California esse delendum.
Posted by: Bowers of Flowers | February 6, 2009 9:28 PM
The federal government sets immigration policy.
Errrrr...didn't San Francisco, one of the largest cities in the state, have a policy of not following the federal immigration laws as they don't follow the federal marijuana laws?
How can Dilan make that silly statement with a straight face? California is not interested in following even the weak immigration policies we already have.
Posted by: El Viajero | February 7, 2009 2:44 PM
El V, I'd bother to correct the record, but you're not worth it. You are a troll and you don't care about the truth.

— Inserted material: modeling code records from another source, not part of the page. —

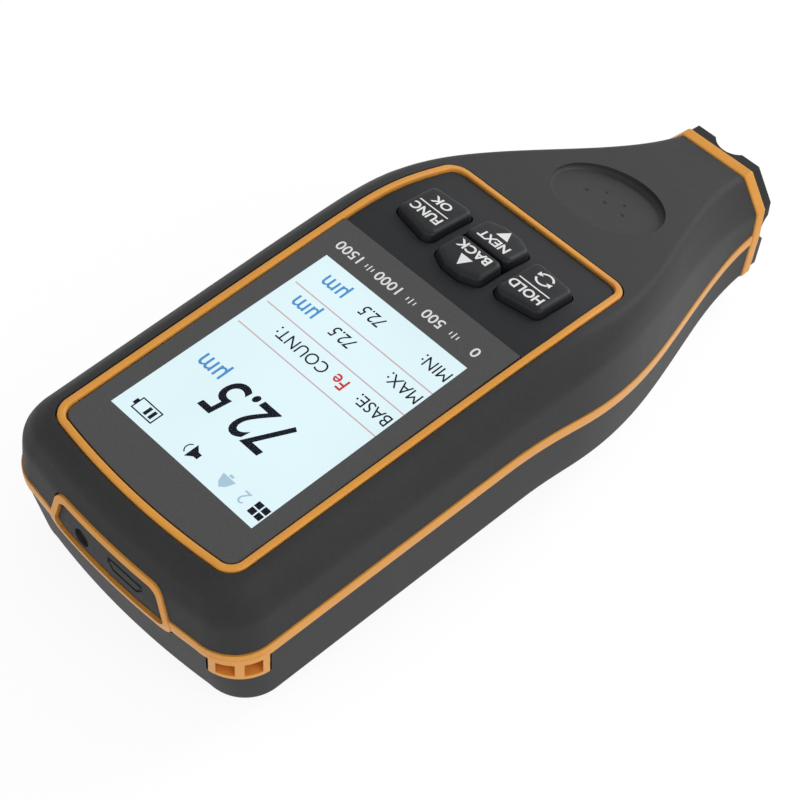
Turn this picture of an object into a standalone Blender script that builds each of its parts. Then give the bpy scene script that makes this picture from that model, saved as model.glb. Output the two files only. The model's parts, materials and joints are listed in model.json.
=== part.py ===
"""Coating thickness gauge: a drooped-neck handheld meter in two bonded skins over two shells.

Sizes are in metres. In the gauge's own frame X is across, Y runs from the foot end to the
nose, and Z is out of the display panel, whose surface is Z = 0. The whole gauge hangs on one
empty, tipped so that it rests on the foot edge of its back and on the underside of its nose.
"""
import math

import bmesh
import bpy
from mathutils import Matrix, Vector

# Clearances
FIT = 0.0003
SLIDE_FIT = 0.0004

# Body: half widths and depths below the panel at the creases of its section
BODY_HALF_WIDTH = 0.0295
BODY_TAPER = 0.0175
TAPER_END = 0.080
CROWN_HALF_WIDTH = 0.0242
CROWN_DEPTH = 0.0003
BEVEL_HALF_WIDTH = 0.0268
BEVEL_DEPTH = 0.0026
SIDE_HALF_WIDTH = 0.0286
SIDE_DEPTH = 0.0059
FOOT_SIDE_DEPTH = 0.0080
PARTING_DEPTH = 0.0152
REAR_HALF_WIDTH = 0.0284
REAR_DEPTH = 0.0318
BACK_HALF_WIDTH = 0.0240
BACK_DEPTH = 0.0358

# Foot end: how far each crease stands in from the foot face, its bulge and its corner radius
FOOT_BULGE = 0.0014
BACK_BULGE = 0.0
CORNER_RADIUS = 0.0085
SIDE_CORNER_RADIUS = 0.0080
BEVEL_CORNER_RADIUS = 0.0070
CROWN_CORNER_RADIUS = 0.0055
CROWN_SETBACK = 0.0044
BEVEL_SETBACK = 0.0021
SIDE_SETBACK = 0.0005
REAR_SETBACK = 0.0030
BACK_SETBACK = 0.0090

# Neck and nose
NECK_START = 0.083
CROWN_NECK_START = 0.093
NECK_END = 0.1570
NOSE_HALF_WIDTH = 0.0134
NOSE_CROWN_HALF_WIDTH = 0.0082
NOSE_CHAMFER_DEPTH = 0.0073
NOSE_PARTING_DEPTH = 0.0375
NOSE_REAR_DEPTH = 0.0490
NOSE_BACK_HALF_WIDTH = 0.0098
NOSE_BACK_DEPTH = 0.0525
RAMP_START = 0.0879
RAMP_BLEND = 0.0095
RAMP_SLOPE = 0.335
PARTING_DROP_START = 0.064
PARTING_DROP_END = 0.1446
REAR_DROP_START = 0.071
REAR_DROP_END = 0.1372

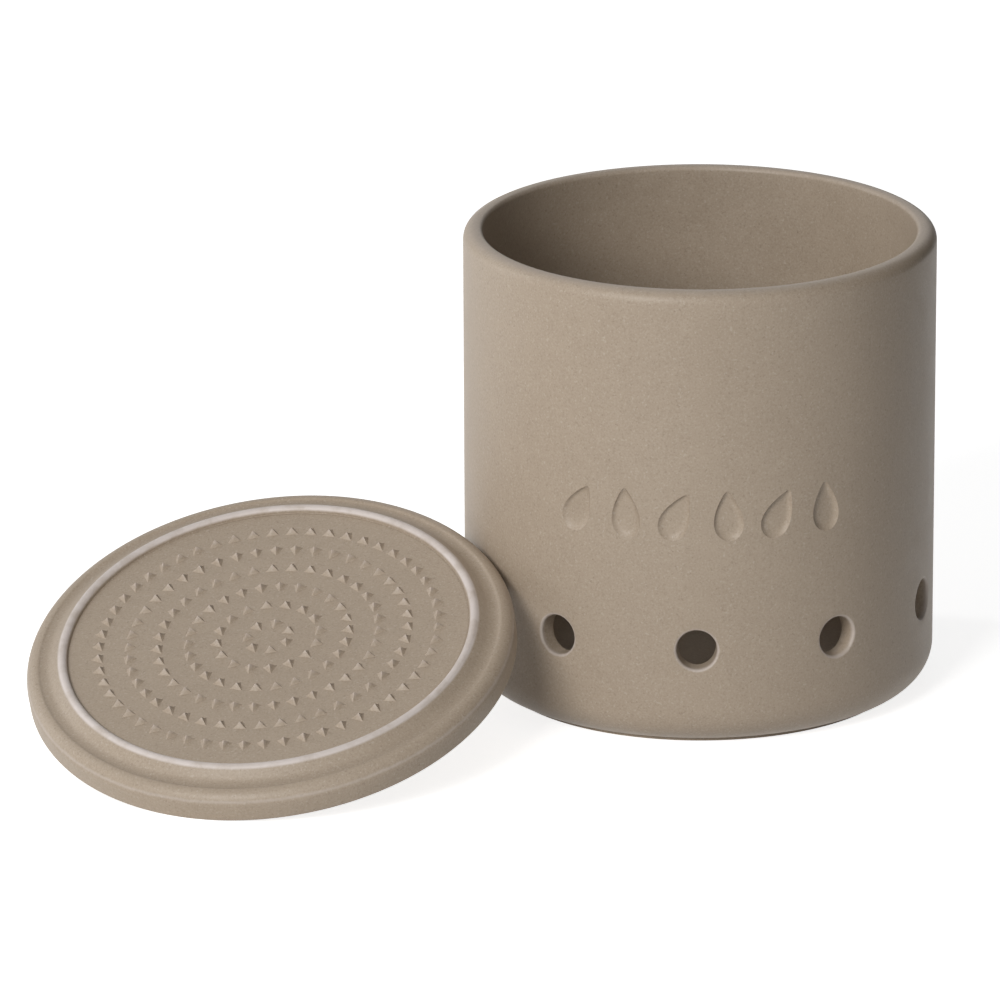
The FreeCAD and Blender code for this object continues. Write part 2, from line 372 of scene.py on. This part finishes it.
# Noises: how often they turn in a metre, their detail and their roughness
DRIFT = (26.0, 3.0, 0.5)
MOTTLE = (190.0, 3.0, 0.6)
GRAIN = (1900.0, 2.0, 0.6)
FLECKS = (1500.0, 1.0, 0.5)
MOTES = (1350.0, 1.0, 0.5)
POT_RAGGED = (420.0, 2.0, 0.5)
LID_RAGGED = (520.0, 2.0, 0.5)

# The middle of a noise, and the values between which what it draws fades in or out
MIDDLE = 0.5
CLOUD_FADE = (0.3, 0.7)
PALE_GRAIN_FADE = (0.5, 0.8)
DARK_GRAIN_FADE = (0.22, 0.5)
MOTE_FADE = (0.64, 0.74)
FLECK_FADE = (0.66, 0.76)
RAISED_FLECK_FADE = (0.6, 0.75)
THIN_AND_HIGHLIGHT_FADE = (0.25, 0.6)

# Least and greatest shares of what the noises draw
LEAST_CLOUD = 0.25
CLOUD_SHARE = 0.25
LEAST_THIN_AND_HIGHLIGHT = 0.55
# Share of the dark colour: painted shade on the lid, darker towards the canister's bottom
SHADE_AND_DARKENING_SHARE = 0.7
GRAIN_SHARE = 0.3
MOTE_SHARE = 0.3
FLECK_SHARE = 0.32

# What adds to the roughness, what makes the relief, and the index of refraction
CLAY_DRYNESS = 0.4
MOTTLE_DRYNESS = 0.16
GRAIN_DRYNESS = 0.1
MOTTLE_RELIEF = 0.6
GRAIN_RELIEF = 0.3
FLECK_RELIEF = 0.15
RELIEF_STRENGTH = 0.35
RELIEF_DEPTH = 0.12 * MM
GLAZE_IOR = 1.5


class Value:
    """An output socket that can be used in sums."""

    def __init__(self, tree, socket):
        self.tree = tree
        self.socket = socket

    def math(self, operation, first, second):
        """A Math node in this socket's tree, on two values."""
        return add_node(self.tree, "ShaderNodeMath", {"operation": operation}, {0: first, 1: second})

    def __add__(self, other):
        return self.math("ADD", self, other)

    def __sub__(self, other):
        return self.math("SUBTRACT", self, other)

    def __mul__(self, other):
        return self.math("MULTIPLY", self, other)

    def __pow__(self, other):
        return self.math("POWER", self, other)

    def __rsub__(self, other):
        return self.math("SUBTRACT", other, self)

    __radd__ = __add__
    __rmul__ = __mul__

    def between(self, low, high):
        """0 below low, 1 above high and a soft step between them."""
        settings = {"interpolation_type": "SMOOTHSTEP"}
        return add_node(self.tree, "ShaderNodeMapRange", settings, {0: self, 1: low, 2: high})

    def band(self, low, high, soft):
        """1 from low to high, with a soft step at both ends."""
        return self.between(low - soft, low + soft) * (1 - self.between(high - soft, high + soft))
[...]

If you want to learn about the reality of California, stop relying on right-wing talk radio and news sources for your information.
Posted by: Dilan Esper | February 7, 2009 9:55 PM
The Third Reich…world’s second largest economy. One of the wealthiest societies in history. World renowned universities with more Nobel Prizes than almost anyone. Most highly educated population ever. Musical and literary and architectural heritage of global significance. Almost no unemployment at all. Leadership in most high tech industries. Big growth in the arms sector. Glittering new infrastructure like superhighways, stadiums, barracks, parade grounds. Clean, safe streets and fine housing. Great socialist safety net. Warm feelings of national community and collectiveness and destiny. The world’s most perfect society? You all are free to sign up to live there….
Posted by: Cauchemard | February 7, 2009 11:48 PM
Shorter Dilan: "Don't confuse the issue with facts."